• Problem description:
Filter the data for lines with the word "rigid", then copy every line so identified.

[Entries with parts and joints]
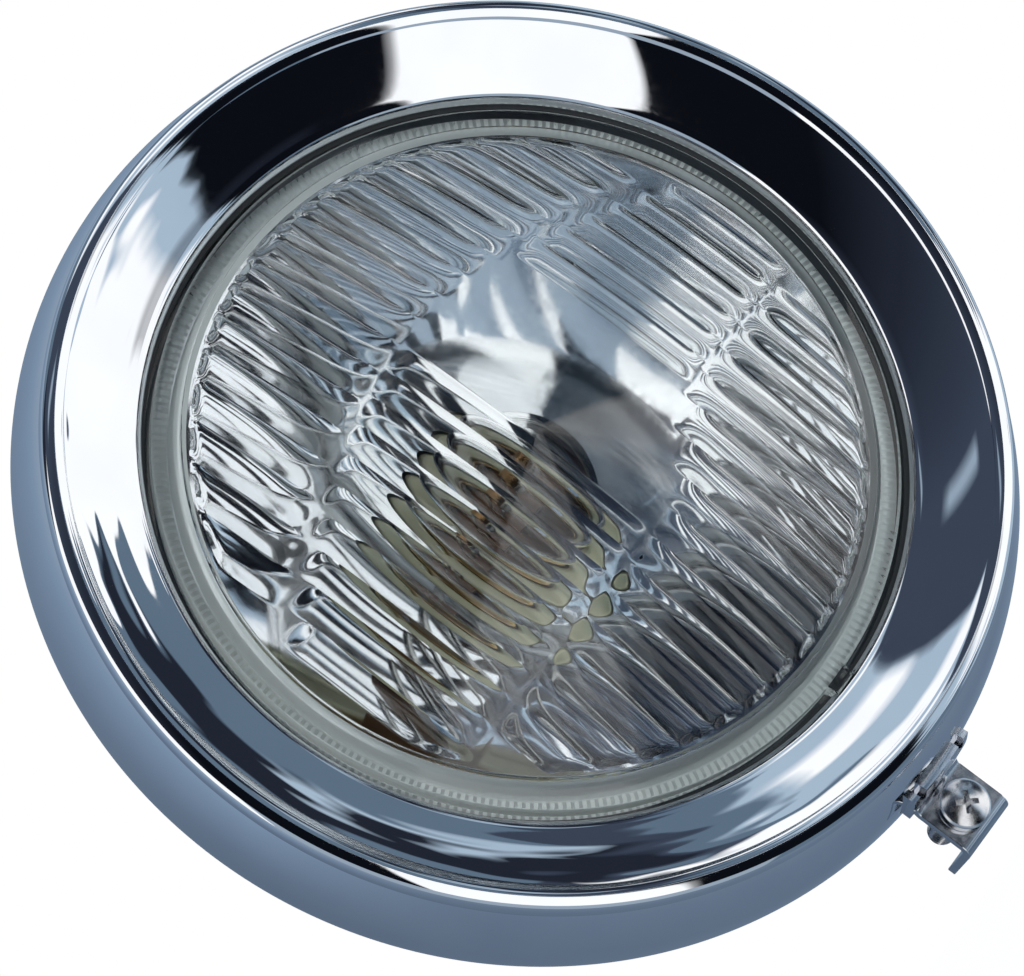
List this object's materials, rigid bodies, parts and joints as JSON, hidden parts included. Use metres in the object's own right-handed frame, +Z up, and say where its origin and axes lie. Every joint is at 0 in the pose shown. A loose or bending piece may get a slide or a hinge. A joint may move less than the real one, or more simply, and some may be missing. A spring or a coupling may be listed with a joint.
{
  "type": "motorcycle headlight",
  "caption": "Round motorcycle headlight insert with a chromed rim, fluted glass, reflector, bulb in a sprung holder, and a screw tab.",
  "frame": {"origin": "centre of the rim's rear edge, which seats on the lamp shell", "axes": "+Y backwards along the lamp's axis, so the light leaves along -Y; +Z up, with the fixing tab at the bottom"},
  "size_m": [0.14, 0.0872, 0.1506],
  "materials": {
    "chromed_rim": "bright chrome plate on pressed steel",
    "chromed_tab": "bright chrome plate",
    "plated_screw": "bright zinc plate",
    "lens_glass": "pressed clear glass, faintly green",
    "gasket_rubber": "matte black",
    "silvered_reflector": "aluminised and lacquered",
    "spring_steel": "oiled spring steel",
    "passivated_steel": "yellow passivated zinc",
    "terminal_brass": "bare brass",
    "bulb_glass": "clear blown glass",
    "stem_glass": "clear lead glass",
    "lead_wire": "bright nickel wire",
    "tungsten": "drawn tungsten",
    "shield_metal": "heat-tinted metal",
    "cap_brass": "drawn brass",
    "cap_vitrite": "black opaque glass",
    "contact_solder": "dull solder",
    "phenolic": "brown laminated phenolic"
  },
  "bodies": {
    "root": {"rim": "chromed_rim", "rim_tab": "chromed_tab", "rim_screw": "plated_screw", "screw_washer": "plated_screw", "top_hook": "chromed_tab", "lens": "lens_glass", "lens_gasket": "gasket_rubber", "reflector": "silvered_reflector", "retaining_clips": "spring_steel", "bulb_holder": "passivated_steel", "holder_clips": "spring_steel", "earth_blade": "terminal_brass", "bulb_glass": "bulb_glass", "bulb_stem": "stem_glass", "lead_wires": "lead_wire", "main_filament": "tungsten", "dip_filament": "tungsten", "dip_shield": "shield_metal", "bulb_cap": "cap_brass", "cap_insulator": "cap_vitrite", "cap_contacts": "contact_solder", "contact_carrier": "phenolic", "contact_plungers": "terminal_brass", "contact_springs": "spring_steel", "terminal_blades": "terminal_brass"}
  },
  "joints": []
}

* * *

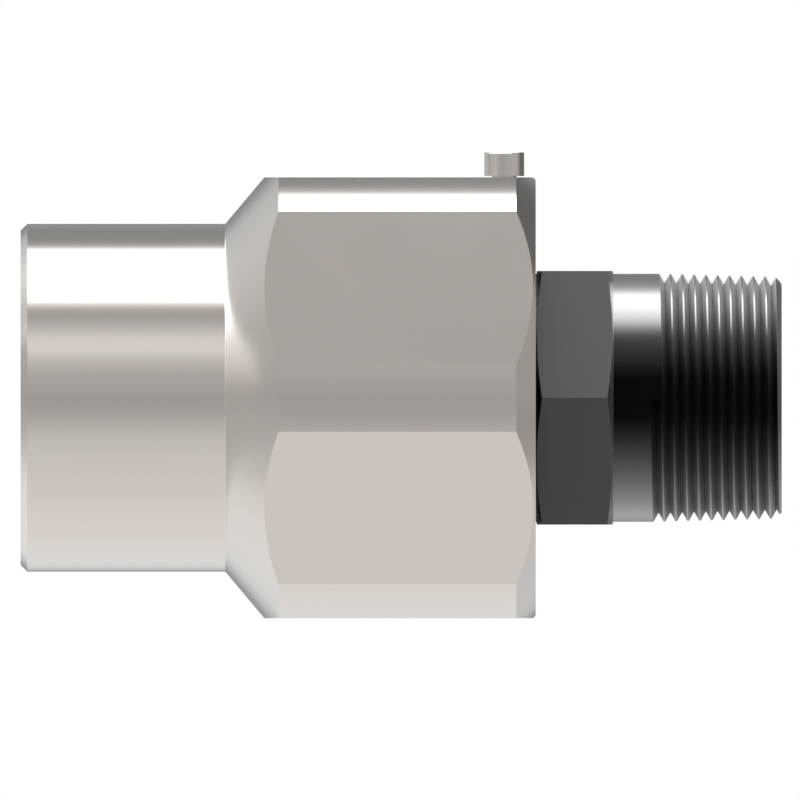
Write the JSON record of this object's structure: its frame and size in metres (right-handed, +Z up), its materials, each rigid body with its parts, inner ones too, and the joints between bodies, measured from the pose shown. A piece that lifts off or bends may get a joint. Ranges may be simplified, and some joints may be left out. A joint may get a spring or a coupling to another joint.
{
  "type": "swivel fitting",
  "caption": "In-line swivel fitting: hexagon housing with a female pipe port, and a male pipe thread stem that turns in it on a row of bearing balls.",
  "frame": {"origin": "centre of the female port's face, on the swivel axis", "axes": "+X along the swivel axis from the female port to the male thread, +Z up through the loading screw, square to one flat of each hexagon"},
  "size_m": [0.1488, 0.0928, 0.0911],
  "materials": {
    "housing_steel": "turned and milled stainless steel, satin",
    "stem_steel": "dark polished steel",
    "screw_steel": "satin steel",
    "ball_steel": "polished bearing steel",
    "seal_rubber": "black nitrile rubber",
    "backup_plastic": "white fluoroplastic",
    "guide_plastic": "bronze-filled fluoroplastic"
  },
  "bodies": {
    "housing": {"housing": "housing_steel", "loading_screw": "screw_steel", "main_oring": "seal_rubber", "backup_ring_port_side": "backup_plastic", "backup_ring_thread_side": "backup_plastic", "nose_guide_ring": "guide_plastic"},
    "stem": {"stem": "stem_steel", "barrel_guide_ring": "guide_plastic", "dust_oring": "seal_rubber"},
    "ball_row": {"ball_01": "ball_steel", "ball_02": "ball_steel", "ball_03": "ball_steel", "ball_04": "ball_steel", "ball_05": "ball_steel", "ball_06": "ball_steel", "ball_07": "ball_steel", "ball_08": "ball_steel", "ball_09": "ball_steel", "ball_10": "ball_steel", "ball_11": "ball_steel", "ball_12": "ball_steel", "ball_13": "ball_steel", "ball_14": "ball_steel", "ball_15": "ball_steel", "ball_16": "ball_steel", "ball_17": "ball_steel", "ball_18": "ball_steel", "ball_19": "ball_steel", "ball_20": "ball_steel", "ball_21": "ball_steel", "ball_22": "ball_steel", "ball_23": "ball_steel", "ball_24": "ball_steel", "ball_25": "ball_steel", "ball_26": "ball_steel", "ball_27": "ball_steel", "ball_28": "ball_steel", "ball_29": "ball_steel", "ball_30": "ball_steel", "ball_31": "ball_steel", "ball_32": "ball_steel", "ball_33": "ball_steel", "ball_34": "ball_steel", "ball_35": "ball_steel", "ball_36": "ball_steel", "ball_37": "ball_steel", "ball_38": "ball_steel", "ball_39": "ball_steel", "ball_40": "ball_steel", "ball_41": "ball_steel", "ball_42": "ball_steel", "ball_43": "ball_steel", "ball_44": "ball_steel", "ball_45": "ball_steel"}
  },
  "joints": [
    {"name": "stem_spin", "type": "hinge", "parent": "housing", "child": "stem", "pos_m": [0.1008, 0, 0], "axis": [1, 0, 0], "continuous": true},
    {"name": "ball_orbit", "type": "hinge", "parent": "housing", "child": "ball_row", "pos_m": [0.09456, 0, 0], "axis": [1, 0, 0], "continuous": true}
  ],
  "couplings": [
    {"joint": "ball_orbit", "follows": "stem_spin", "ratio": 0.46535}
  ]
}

• Response below:
List this object's materials, rigid bodies, parts and joints as JSON, hidden parts included. Use metres in the object's own right-handed frame, +Z up, and say where its origin and axes lie. Every joint is at 0 in the pose shown. A loose or bending piece may get a slide or a hinge. A joint may move less than the real one, or more simply, and some may be missing. A spring or a coupling may be listed with a joint.
Write the JSON record of this object's structure: its frame and size in metres (right-handed, +Z up), its materials, each rigid body with its parts, inner ones too, and the joints between bodies, measured from the pose shown. A piece that lifts off or bends may get a joint. Ranges may be simplified, and some joints may be left out. A joint may get a spring or a coupling to another joint.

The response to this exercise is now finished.